Anyway, his name is Septimus Prime, and he is going to take over the world and bring the old Autobot/Decepticon planet here to earth so we can all be his slaves. (Is he the seventh prime? Or is it just to say that seven is prime? Or is he the greatest of all the sevens? Not discussed.) To bring his “planet” (it looks more like a tinker-toy model of the ISS on steroids) here, he has to activate hundreds of “pillars,” which are stowed all around Earth with autobots who have assimilated into their environments. (An autobot in Africa looks like a Sudanese warlord.) To do this activation, he has to destroy Chicago, but I bet Oprah gets out in time.

The destruction of Chicago is supposed to look neato, I suppose, but I don’t get the whole buildings-fall-down as entertainment since that little episode that happened about, oh, ten years ago or so. Doesn’t amuse me to see buildings falling and papers drifting down onto the sidewalk while frightened people run away, call me a fuddy-duddy.

Anyway, Shia LaBeouf is beautiful as always. His name is Sam Witwicky and he’s in love with a girl with gigantic lips who wears clothes very similar in type to clothes worn by ladies who work weekend nights on certain street locations. In her defense, the young woman who plays this role is not an actress per se, but a British model. With that in mind, she’s superb. Lovely, blonde, and she doesn’t get dirty when buildings fall down on her, and I say, if you can keep your lips plumped and glossed while buildings fall around you, you have seriously achieved something.

Strangely, these two people are co-habiting at the beginning of the movie, but are careful to say that they haven’t advanced to “love.” By the end of the movie, the word “love” is used, but when the Bumblebee Corvette Bot plays a wedding song for them, Witwicky says, “Take it a little slower,” as if living through the end of the world together is not enough to see whether the person you are risking your life for is The One.

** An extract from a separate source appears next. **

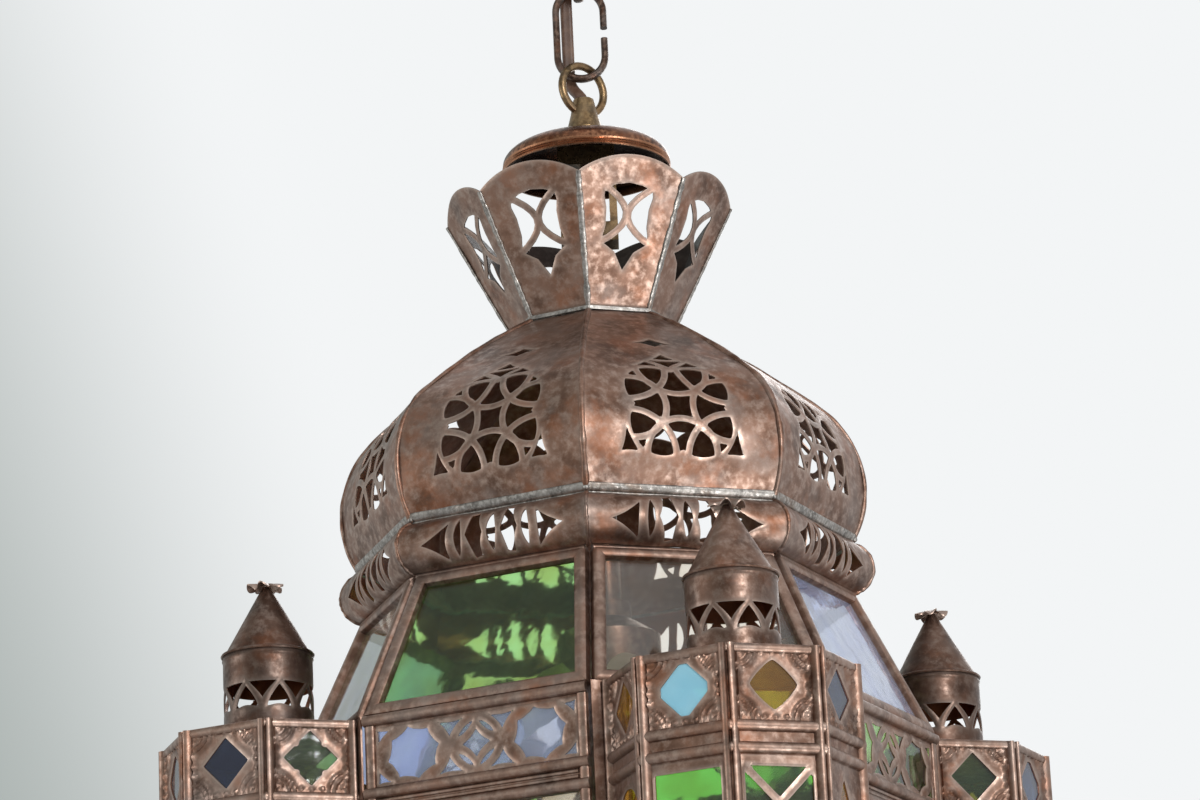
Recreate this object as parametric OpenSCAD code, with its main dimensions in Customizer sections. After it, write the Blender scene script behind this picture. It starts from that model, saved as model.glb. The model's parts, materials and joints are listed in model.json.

I wanted him to say “Will you marry me?” because the way he says this in Wall Street 2 is like, “Bring on the tissues, the ladies are gonna start cryin’!”

Remember Septimus Prime—he’s the rescued bot from the moon who’s been encased in the crashed ship there for forty years because the Americans never went back, but the Russians got the pillars that destroyed Chernobyl and then the Bots have to go up there to get him out and clean his gears—when he started speaking, I groaned out loud. It’s Old Spock talking, and kid you not, he actually says, “The needs of the many outweigh the needs of the few,” and I say out loud in the theater, “or the one.” Bumblebot later says, “I have been and always will be….your friend.” Nimoy needs to stop this stuff. The last time we heard from him he said, “Thrusters on full,” and I guess he took that to heart and refuses to retire. (Speaking of these guys, what is it with Shatner and Priceline? I mean, seriously!)

So. Ok. Don’t take your boys, because there’s way too much nastiness in this movie. The girl, for one, is not a love interest so much as she is a centerfold. There’s no cleavage, but lots of butt. Miles of leg. Innuendo and discussions of how the evening will be spent, and so forth. Witwicky’s parents are seriously nasty and make crude sexual comments. Don’t take your girls because they won’t like it. It’s all explosions and explosions and explosions and buildings falling down and lots and lots of glass breaking (but no one gets cut).

Personally, I like the whole idea of the Apollo program as a cover for alien contact, because at least then we would have had a reason to spend those hundreds of billions of dollars. Don’t get me wrong—I love the whole space program. It’s just nice to know it was for an actual reason.

Of course fans of the other movies will like this one. Hasbro must be out of their minds with joy. Who ever dreamed there would be such a money-printing result of those little toys.

3 thoughts on “TRANSFORMERS: DARK OF THE MOON”

  1. Once again, I believe I just enjoyed your review far more than I would enjoy the movie. Your review was free, too!! Thank you.